Tradition is Alive and Self-correcting.
Biblical misinterpretation reoccurs again and again. Generation after generation makes the same mistakes. By rights, a sola scriptura church would have to be regularly getting together and debating the issues to see if the last mob got it right. (of course, if you only let in those holding to the confession, you'll just have a mono-cultural view anyway).

Tradition, being a process we believe led by the Holy Spirit, can identify and correct misunderstandings that are liable to crop up over and over. My opponent thinks that tradition can't be reliable, but he ignores the Spirit and providence of God. Sola scriptura on the other hand is a process that over time leads to more and more opinions.

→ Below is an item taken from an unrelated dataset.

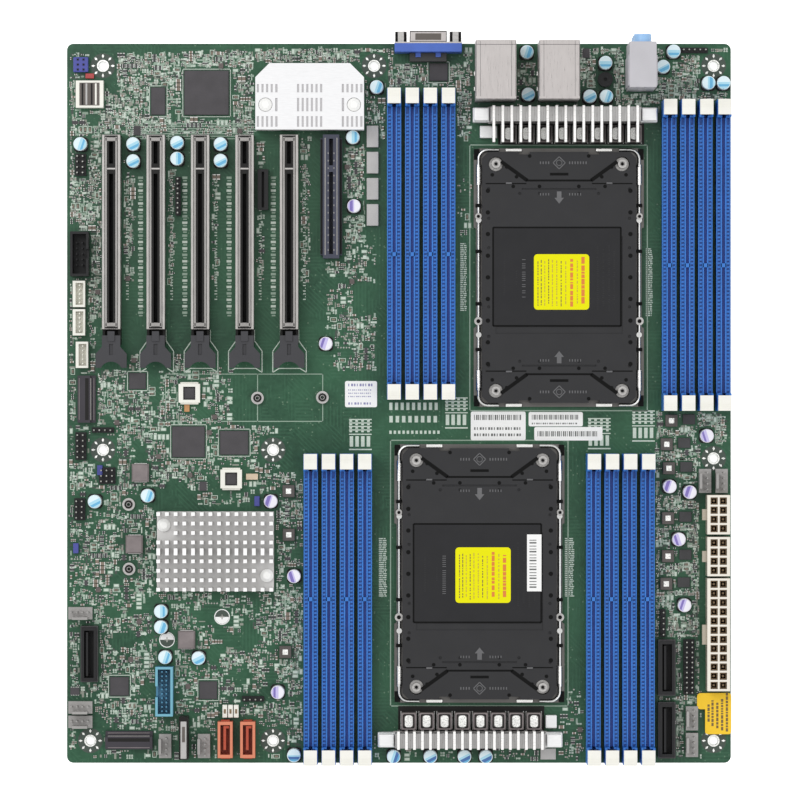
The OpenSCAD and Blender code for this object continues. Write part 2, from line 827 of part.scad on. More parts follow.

People think up more and more possible interpretations, a recent one being open theism, or new perspective on Paul. Morally, the proponent of sola scriptura would be compelled to examine and evaluate each of these new ideas on its own merits, in case a budding Martin Luther has stumbled onto something. At the rate they are being generated, that is considerable work. If all protestants actually did this, no doubt many more would be led astray than are already (which is not a few).

Tradition and scripture alone are two approaches that seek clarity in one truth. But in reality, sola scripture has led to either just a different set of authoritative traditions, or else a continuing and uncontrollable expansion of individual interpretations. Lacking a mechanism for removing wrong interpretations from the pool, confusion is ever expanding. This has led among protestants to a kind of doctrinal fatigue. They are exhausted dealing with these problems on so many fronts. When they know what they believe they are tired of fighting those in their own church who believe different. When they are a bit uncertain what to believe they are bamboozled by the number of opinions and the vastness of the literature on the subject. This is compounded by the fatigue of the continuing rapid evolution in protestant worship practices. The fatigue inevitably leads to an abandonment of doctrinal meat in favour of having no statement of faith at all. Those worn out by the process seek the calm waters of Orthodoxy.